WHAT THE TASK REQUIRES: Find the string "scene" in the listing and report every line that has it.

DATASET EXCERPT:

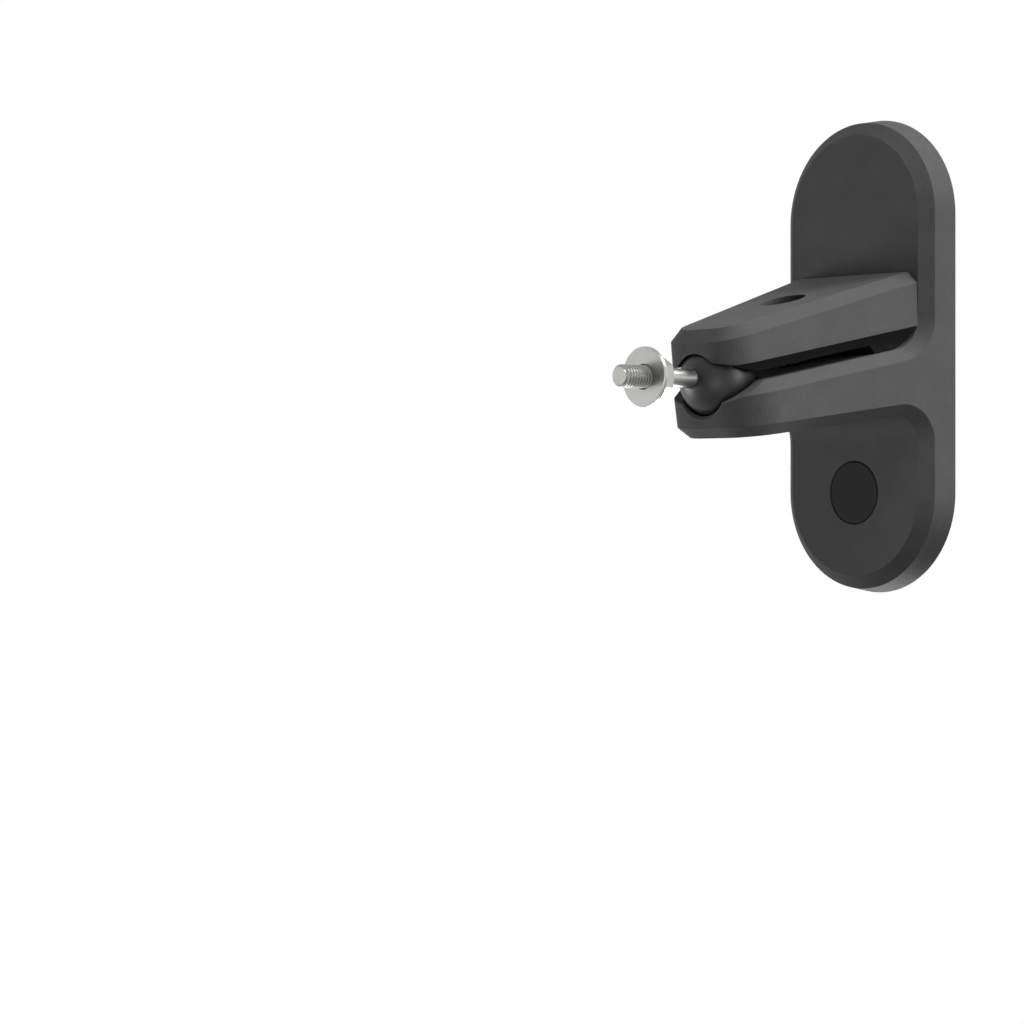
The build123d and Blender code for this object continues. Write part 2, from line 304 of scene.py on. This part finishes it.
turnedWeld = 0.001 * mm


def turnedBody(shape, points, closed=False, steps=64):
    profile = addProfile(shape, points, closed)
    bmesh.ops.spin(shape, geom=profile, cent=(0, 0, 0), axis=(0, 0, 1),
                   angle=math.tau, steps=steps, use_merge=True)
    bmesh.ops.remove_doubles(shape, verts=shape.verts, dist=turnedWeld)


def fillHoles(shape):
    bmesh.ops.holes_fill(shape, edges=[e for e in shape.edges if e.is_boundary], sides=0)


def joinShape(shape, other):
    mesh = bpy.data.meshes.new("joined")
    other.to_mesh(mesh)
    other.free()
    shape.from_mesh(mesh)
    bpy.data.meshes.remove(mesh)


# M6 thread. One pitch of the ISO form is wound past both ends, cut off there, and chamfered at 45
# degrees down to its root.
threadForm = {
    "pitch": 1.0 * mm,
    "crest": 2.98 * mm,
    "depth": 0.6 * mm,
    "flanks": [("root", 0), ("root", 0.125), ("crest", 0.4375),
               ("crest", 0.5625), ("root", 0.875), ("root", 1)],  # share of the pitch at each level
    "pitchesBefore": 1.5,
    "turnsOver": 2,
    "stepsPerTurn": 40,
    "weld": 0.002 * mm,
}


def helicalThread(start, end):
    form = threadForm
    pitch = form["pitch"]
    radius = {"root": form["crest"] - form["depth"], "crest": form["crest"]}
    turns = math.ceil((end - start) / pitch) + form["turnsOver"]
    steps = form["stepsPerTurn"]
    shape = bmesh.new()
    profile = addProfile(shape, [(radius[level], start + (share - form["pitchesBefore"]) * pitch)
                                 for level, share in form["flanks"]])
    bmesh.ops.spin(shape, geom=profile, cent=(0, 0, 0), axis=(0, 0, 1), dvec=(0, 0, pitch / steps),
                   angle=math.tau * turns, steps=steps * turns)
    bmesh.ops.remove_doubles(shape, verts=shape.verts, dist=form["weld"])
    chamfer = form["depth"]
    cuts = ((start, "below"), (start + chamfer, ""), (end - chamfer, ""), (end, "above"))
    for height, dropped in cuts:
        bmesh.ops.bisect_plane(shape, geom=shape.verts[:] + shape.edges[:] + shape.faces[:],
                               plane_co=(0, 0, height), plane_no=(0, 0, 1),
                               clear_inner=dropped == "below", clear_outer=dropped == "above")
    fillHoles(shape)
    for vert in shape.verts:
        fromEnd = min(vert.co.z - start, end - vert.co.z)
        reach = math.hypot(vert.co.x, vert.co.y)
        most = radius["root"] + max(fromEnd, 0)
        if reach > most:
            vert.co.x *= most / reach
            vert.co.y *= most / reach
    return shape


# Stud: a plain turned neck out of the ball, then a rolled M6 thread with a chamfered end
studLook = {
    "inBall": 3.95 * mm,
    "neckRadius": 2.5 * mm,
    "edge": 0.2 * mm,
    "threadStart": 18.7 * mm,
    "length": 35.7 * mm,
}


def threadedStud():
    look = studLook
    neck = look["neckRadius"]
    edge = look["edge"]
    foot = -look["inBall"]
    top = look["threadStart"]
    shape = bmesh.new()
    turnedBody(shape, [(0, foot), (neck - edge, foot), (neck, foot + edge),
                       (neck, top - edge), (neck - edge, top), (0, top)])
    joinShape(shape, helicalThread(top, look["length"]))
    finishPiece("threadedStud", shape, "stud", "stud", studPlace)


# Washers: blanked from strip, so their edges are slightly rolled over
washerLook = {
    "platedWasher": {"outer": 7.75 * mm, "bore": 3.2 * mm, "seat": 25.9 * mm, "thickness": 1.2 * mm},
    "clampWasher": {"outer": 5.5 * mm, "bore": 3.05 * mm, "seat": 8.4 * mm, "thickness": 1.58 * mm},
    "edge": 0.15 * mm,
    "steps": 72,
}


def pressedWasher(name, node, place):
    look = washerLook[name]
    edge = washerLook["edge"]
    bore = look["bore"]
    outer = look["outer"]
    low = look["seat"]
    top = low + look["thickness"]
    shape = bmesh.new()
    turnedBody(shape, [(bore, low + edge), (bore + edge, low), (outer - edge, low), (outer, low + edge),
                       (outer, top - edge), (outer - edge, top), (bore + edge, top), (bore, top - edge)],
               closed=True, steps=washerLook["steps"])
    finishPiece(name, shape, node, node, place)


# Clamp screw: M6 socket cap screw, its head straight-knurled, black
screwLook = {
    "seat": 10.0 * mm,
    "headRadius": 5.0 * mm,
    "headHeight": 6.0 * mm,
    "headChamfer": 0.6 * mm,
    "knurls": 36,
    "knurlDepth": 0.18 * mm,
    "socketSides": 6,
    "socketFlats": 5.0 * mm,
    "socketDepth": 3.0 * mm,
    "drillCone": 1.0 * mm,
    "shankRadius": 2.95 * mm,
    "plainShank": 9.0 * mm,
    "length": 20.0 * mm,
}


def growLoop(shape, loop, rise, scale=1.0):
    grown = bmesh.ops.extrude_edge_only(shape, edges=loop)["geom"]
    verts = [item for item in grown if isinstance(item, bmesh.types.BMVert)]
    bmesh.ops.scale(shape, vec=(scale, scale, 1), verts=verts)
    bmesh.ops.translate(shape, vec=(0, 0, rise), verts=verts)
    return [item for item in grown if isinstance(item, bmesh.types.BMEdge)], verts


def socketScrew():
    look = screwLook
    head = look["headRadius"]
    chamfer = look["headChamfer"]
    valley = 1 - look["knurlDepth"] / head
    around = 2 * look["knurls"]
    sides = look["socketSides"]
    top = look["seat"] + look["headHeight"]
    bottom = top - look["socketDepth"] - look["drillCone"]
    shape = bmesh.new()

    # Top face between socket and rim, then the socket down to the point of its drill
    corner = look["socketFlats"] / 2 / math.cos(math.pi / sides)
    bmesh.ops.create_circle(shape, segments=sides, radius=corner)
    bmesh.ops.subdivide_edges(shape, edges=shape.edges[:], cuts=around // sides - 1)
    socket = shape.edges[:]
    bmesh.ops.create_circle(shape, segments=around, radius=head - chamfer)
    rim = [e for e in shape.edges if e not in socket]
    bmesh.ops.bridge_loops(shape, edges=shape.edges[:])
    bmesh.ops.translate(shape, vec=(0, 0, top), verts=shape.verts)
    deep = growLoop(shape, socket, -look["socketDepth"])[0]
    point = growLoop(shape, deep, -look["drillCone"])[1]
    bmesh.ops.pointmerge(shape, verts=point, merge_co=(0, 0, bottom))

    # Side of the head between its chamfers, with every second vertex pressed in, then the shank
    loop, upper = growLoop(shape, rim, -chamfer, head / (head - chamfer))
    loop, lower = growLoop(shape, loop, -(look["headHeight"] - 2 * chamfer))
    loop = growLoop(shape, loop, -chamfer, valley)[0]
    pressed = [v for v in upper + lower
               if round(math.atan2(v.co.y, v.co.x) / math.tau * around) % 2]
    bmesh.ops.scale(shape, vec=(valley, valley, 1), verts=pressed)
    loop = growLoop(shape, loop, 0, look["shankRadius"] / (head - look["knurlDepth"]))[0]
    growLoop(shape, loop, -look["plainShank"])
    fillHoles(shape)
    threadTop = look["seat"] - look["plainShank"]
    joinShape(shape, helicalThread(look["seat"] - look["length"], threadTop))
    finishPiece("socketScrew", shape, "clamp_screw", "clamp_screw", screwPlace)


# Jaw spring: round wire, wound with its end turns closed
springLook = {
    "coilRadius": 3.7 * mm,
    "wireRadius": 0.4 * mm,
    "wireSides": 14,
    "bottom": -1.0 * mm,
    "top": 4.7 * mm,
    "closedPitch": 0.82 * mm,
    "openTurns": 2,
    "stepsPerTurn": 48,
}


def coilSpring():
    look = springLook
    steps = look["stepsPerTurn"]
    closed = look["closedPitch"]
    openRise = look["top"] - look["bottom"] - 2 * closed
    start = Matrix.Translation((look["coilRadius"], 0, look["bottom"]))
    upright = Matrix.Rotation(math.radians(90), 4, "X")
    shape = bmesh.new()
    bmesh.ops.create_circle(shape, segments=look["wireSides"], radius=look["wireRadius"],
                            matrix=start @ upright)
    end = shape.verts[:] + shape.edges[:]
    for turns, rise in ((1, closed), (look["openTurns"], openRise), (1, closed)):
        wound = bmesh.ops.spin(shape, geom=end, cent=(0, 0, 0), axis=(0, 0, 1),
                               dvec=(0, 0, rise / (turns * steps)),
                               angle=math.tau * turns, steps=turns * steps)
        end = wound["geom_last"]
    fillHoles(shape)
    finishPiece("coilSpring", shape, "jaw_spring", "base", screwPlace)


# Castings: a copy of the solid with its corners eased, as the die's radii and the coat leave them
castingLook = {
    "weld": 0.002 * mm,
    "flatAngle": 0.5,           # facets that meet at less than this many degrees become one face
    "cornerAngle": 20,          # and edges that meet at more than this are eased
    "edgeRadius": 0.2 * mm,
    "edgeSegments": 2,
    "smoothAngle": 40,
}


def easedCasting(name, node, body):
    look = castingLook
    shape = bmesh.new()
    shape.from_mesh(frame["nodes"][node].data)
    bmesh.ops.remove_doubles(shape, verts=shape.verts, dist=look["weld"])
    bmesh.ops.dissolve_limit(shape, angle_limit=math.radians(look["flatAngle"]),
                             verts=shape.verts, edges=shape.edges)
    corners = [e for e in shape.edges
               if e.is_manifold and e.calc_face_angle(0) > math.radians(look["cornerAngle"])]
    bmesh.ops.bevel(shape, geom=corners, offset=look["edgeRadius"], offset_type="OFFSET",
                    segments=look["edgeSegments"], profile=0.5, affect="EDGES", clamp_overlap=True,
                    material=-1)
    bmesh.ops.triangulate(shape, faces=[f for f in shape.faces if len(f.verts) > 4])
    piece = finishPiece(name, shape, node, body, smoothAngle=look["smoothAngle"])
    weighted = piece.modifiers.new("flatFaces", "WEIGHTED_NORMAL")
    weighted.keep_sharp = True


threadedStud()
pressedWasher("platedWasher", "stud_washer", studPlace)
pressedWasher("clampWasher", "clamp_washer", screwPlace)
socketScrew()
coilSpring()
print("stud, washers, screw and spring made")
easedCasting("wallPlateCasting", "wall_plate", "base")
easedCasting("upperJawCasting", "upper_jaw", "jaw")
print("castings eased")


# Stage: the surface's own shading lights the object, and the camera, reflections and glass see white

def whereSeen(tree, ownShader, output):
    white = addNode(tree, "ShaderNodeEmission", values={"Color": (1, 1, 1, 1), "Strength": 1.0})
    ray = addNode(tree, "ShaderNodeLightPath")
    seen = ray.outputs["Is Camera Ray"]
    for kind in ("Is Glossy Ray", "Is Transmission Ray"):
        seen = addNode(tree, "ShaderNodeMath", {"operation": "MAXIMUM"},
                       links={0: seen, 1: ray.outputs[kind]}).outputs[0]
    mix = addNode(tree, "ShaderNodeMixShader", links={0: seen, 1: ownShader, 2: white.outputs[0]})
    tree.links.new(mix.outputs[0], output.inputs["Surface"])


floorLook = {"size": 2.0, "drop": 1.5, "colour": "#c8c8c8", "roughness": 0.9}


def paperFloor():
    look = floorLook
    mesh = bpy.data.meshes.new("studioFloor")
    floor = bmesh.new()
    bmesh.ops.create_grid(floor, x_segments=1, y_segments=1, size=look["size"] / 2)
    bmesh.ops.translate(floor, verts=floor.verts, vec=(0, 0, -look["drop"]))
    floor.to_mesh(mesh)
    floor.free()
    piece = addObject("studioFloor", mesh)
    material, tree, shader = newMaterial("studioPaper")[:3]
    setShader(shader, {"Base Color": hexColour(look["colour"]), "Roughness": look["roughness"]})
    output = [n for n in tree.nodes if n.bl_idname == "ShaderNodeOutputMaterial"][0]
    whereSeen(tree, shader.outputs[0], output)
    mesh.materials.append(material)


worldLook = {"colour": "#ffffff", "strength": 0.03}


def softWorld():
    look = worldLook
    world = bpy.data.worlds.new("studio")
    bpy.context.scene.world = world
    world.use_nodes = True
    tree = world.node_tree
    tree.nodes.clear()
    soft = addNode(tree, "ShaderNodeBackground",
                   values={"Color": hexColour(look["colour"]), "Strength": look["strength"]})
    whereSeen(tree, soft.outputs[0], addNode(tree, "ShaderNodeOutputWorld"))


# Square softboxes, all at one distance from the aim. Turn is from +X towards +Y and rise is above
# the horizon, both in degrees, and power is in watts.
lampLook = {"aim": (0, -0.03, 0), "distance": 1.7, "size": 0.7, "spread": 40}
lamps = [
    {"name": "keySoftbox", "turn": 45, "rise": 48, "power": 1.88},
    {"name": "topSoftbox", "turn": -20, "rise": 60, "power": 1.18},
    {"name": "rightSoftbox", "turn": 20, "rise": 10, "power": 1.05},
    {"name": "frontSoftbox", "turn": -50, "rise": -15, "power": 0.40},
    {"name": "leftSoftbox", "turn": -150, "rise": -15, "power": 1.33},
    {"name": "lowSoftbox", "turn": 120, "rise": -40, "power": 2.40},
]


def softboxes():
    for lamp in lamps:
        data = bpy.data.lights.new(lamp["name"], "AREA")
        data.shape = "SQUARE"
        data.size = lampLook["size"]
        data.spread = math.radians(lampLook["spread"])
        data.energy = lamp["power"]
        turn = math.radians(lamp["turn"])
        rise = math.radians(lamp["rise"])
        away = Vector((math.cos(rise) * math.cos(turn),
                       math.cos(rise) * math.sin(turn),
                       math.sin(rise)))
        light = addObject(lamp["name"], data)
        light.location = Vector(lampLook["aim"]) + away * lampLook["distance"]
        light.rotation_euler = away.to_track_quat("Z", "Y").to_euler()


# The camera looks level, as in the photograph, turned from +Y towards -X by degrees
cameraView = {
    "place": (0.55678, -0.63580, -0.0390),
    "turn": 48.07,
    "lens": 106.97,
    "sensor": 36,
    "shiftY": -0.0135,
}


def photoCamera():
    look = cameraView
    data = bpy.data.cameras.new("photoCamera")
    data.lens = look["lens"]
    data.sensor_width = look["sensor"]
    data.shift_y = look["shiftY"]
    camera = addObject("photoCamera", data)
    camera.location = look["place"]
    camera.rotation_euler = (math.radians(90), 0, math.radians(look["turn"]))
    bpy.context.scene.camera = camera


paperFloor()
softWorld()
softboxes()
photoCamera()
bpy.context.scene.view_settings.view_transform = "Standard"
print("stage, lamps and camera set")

THE RESPONSE:
The build123d and Blender code for this object continues. Write part 2, from line 304 of scene.py on. This part finishes it.
    bpy.context.scene.world = world
    bpy.context.scene.camera = camera
bpy.context.scene.view_settings.view_transform = "Standard"